Forgot to even post about ROW80 progress in all the house excitement yesterday.
So the goal I set this round was 250 words a day. It was hard for me to set this goal because I am not one who likes to go backward. I’d been averaging 600-750 a day the last couple of rounds, so to just set the bar SO LOW at 250 words was difficult for me. But I set it. Because with everything going with Daisy and the house and a few other attention sucking things, I just haven’t had my normal level of productivity in me.
And I largely have failed to meet it. BAH.
I’ve written SOMETHING 8 out of the last 18 days, for a whopping total of 2552 words. In nearly 3 weeks! I guess that technically averages out to 319 words a day on the days I wrote. Which is, I admit, better than nothing. But there’s been a lot of writing and deleting, writing and deleting. Which is annoying. Because it’s happened. I’ve lost my mojo and fallen into page fright (and sleep deprivation–how will I ever survive kids?). I’m not under delusions that I’ve suddenly forgotten how to write and that this is anything but a temporary setback, but it’s just…ANNOYING and personally unacceptable.
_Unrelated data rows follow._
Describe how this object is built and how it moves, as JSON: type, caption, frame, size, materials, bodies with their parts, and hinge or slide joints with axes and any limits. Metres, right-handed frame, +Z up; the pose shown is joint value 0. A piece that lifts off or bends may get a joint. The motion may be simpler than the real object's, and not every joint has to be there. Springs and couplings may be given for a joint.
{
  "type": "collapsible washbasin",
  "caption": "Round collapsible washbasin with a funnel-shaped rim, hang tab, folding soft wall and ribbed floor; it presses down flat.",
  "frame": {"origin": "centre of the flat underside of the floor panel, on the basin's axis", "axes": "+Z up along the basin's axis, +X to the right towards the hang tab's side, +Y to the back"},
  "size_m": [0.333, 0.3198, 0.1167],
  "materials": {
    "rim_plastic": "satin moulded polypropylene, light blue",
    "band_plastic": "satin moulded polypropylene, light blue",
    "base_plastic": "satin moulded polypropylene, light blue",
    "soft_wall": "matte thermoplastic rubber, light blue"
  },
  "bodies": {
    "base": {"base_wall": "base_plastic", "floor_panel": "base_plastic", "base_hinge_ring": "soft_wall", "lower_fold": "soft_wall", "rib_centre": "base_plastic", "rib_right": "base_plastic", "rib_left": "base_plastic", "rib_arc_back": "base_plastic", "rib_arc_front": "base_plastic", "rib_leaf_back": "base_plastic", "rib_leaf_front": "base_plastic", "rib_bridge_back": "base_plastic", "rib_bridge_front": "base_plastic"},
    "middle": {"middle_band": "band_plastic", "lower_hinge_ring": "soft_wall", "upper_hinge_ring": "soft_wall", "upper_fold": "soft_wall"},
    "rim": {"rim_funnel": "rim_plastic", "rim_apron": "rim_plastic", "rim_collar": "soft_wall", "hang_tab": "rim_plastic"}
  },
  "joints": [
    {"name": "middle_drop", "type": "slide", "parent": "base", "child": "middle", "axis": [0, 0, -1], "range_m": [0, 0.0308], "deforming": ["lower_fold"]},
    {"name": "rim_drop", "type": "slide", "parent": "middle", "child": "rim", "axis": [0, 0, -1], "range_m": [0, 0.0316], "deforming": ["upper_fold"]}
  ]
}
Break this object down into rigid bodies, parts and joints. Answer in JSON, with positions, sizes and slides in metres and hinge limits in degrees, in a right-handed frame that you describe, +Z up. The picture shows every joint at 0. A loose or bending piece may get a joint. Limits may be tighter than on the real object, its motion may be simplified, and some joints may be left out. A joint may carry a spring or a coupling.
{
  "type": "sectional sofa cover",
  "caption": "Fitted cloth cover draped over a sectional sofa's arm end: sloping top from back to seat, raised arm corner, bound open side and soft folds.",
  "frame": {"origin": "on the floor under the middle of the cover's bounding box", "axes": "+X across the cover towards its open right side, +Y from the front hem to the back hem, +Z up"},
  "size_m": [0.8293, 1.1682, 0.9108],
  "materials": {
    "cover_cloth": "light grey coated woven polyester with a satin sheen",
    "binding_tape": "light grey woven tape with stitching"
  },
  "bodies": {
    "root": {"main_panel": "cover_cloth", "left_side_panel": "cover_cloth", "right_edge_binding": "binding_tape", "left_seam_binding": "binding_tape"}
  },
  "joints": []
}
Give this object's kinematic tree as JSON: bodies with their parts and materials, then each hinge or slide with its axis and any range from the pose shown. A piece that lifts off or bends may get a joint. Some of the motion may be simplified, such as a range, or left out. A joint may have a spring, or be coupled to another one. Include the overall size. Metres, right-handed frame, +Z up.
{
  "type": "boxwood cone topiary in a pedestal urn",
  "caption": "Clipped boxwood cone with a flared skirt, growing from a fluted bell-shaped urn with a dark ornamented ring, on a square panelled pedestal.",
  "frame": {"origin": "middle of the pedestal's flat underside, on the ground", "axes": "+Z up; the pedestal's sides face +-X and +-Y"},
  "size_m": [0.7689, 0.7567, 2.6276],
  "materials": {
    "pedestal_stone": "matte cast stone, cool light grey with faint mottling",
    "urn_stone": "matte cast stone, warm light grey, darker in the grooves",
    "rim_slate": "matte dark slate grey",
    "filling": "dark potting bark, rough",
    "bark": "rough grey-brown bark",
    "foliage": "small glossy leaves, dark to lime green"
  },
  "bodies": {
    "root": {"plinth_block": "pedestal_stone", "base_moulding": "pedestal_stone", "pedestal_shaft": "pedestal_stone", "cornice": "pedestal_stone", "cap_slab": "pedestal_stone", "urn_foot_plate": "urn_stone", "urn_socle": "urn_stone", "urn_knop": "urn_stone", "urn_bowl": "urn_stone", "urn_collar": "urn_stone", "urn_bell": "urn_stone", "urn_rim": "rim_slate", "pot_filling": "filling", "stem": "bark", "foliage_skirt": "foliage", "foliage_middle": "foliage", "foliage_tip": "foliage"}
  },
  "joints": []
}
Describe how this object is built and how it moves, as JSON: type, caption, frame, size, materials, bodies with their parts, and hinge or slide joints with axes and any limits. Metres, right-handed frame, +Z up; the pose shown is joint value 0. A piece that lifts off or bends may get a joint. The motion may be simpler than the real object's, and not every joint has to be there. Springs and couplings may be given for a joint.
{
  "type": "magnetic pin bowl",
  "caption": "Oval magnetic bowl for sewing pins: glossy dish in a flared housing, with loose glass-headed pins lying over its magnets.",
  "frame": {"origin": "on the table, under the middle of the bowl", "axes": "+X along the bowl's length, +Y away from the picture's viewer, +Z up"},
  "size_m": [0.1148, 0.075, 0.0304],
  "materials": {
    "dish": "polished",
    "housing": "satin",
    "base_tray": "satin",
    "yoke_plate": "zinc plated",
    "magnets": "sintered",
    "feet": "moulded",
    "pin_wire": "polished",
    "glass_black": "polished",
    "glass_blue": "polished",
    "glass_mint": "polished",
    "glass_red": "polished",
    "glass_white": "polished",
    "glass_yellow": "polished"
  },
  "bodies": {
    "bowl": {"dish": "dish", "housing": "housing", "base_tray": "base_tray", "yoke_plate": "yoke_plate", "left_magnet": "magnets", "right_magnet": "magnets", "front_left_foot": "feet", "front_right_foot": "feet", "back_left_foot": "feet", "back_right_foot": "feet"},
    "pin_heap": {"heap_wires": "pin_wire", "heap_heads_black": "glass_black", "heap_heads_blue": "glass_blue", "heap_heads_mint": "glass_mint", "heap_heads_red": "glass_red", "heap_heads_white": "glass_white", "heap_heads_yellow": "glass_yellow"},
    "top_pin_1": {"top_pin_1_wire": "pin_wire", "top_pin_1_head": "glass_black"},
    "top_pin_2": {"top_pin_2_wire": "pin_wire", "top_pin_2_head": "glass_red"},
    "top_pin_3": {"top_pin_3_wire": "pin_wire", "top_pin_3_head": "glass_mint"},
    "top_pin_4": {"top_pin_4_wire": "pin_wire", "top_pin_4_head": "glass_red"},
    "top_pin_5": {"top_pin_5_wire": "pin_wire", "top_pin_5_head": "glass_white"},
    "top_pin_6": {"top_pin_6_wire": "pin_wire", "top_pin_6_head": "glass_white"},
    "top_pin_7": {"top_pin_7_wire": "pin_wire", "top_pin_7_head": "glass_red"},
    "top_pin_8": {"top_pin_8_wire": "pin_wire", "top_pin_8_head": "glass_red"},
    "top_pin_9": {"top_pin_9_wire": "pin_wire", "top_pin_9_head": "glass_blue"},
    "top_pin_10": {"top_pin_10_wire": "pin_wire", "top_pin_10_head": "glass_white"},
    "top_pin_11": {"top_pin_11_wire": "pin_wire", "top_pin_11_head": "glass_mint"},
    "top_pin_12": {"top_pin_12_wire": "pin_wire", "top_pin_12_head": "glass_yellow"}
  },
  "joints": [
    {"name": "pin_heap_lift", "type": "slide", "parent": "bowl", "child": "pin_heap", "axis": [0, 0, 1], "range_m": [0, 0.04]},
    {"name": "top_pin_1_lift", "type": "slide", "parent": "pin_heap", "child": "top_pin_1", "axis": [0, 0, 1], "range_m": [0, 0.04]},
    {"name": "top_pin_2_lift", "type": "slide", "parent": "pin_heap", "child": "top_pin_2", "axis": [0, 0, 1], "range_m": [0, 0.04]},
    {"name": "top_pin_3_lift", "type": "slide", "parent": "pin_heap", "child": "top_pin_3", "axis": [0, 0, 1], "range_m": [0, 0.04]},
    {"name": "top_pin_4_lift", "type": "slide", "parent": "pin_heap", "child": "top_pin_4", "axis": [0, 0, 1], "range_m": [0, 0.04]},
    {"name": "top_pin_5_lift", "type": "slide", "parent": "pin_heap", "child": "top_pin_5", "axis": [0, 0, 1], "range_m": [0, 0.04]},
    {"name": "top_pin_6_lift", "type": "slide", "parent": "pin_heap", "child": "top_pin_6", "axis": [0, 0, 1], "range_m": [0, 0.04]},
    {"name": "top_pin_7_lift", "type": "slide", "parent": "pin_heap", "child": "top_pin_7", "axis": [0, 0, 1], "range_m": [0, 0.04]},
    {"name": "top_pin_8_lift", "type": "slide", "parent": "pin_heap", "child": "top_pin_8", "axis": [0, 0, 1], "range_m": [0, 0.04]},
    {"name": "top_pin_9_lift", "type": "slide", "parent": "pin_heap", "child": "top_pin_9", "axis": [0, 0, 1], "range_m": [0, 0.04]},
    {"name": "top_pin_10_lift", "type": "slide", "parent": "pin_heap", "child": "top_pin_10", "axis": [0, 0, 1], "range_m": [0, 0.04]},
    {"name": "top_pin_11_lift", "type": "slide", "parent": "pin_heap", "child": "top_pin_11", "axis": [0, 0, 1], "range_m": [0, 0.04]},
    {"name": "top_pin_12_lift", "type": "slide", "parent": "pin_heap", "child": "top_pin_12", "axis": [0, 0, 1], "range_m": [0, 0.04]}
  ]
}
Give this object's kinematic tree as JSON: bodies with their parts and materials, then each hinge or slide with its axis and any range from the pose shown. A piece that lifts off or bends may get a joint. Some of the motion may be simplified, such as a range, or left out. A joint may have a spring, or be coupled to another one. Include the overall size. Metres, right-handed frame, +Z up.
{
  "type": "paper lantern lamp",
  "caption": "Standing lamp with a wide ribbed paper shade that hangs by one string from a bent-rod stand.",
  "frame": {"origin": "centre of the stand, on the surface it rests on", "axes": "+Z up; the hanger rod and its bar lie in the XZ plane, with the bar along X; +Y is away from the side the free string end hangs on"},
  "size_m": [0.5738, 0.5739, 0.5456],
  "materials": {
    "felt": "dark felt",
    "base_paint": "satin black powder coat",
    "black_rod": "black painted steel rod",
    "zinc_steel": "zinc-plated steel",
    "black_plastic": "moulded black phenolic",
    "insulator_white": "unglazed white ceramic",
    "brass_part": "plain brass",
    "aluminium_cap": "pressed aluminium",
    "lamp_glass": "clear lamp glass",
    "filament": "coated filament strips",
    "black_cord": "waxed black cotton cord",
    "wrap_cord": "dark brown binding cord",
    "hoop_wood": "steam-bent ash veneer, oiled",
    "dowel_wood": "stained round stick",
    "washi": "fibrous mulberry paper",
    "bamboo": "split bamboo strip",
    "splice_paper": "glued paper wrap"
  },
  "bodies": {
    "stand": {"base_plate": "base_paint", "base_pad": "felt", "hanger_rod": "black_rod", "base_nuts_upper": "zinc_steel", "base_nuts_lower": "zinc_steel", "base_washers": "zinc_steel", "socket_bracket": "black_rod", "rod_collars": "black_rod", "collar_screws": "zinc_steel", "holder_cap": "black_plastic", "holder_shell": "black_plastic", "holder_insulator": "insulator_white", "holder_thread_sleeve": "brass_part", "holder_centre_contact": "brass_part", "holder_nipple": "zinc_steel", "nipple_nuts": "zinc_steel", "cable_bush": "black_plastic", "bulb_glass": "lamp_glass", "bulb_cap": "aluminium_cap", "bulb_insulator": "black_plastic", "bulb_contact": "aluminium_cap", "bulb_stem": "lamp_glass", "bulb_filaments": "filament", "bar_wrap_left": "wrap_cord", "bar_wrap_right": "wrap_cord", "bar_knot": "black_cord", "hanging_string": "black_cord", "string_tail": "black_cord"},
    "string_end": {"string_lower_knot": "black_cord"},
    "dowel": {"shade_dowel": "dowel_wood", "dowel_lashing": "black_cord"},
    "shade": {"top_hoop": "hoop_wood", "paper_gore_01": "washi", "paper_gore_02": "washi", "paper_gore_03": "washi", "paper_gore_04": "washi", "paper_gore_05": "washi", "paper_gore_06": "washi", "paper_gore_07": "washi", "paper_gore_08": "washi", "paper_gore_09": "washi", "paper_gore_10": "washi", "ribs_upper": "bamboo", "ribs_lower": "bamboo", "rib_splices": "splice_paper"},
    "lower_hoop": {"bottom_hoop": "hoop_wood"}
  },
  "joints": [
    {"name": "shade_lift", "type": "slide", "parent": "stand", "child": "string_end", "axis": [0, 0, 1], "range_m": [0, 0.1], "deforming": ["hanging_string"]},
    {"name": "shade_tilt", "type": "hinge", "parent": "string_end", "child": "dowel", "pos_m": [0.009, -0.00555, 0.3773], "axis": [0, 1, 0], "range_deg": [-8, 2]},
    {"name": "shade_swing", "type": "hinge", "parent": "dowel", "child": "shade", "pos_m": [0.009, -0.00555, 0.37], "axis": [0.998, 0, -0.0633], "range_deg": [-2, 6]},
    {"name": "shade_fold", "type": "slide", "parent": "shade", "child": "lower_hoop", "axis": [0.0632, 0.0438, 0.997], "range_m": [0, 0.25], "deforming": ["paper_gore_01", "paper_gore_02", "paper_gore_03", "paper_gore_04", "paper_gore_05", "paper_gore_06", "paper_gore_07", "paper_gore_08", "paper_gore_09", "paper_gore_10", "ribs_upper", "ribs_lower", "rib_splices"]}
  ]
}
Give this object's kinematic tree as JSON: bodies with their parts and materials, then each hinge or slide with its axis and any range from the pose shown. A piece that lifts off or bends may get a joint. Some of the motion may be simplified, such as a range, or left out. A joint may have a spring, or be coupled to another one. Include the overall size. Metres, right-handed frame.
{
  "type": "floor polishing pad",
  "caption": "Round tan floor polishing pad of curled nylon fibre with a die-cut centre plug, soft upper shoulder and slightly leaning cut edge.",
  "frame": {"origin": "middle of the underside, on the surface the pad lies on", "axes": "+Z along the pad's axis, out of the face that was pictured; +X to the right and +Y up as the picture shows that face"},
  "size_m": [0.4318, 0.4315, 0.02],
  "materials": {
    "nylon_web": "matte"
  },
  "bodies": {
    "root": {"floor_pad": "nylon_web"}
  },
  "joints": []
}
I’ve done a read through. Made notes on places I can expand and add some color, clarify some relationships. Figured out what needs to go in a scene I’m adding in toward the beginning (waiting on a source to hopefully email me back with some information before I can write it properly). Thought of another thread I need to weave through the whole trilogy. My hero is, in my head, starting to become clearer independent of the heroine (which he needed to) and I’m trying to wrap my brain around what changes because of that, trying to figure out how each of them has changed in the other’s eyes over the last year. I have another major character to introduce in the next scene, and I’m trying to figure out how to present him. So it’s not as if I’m doing nothing. I’m just not satisfied with what I’m doing.
I’ve been trying to decide whether I want to change my goal, lower the bar even more to give myself SOMETHING I can meet under the current challenging circumstances. But y’all. I just can’t do it. I can’t drop it under 250 words. I should be able to write 250 words in 5-10 minutes if I know what I’m doing with the scene and I can stay conscious enough to write them (which, I admit, has been a problem lately–I’m becoming narcoleptic…kind of like I did when hubby broke his leg, though not quite that bad).
So I’m keeping my goal of 250 words minimum for my writing sessions, and I’m adding to that a stipulation that I’m going to SHOW UP a la Andrew Mocete. I’m going to open the WIP and sit my ass down and focus on it, sans internet, sans TV, and probably sans sofa because if I sit down next to a pillow I will invariably slump over onto it, pass out, and start drooling from all the mouth breathing I’m doing because it’s allergy season. I want to spend the rest of April getting back in a groove of daily writing, even if those words are low. And come May, I can look into upping that word count by some amount. I’m under no illusions that I’m likely to get back into a truly normal routine of production until after we move Memorial Day weekend.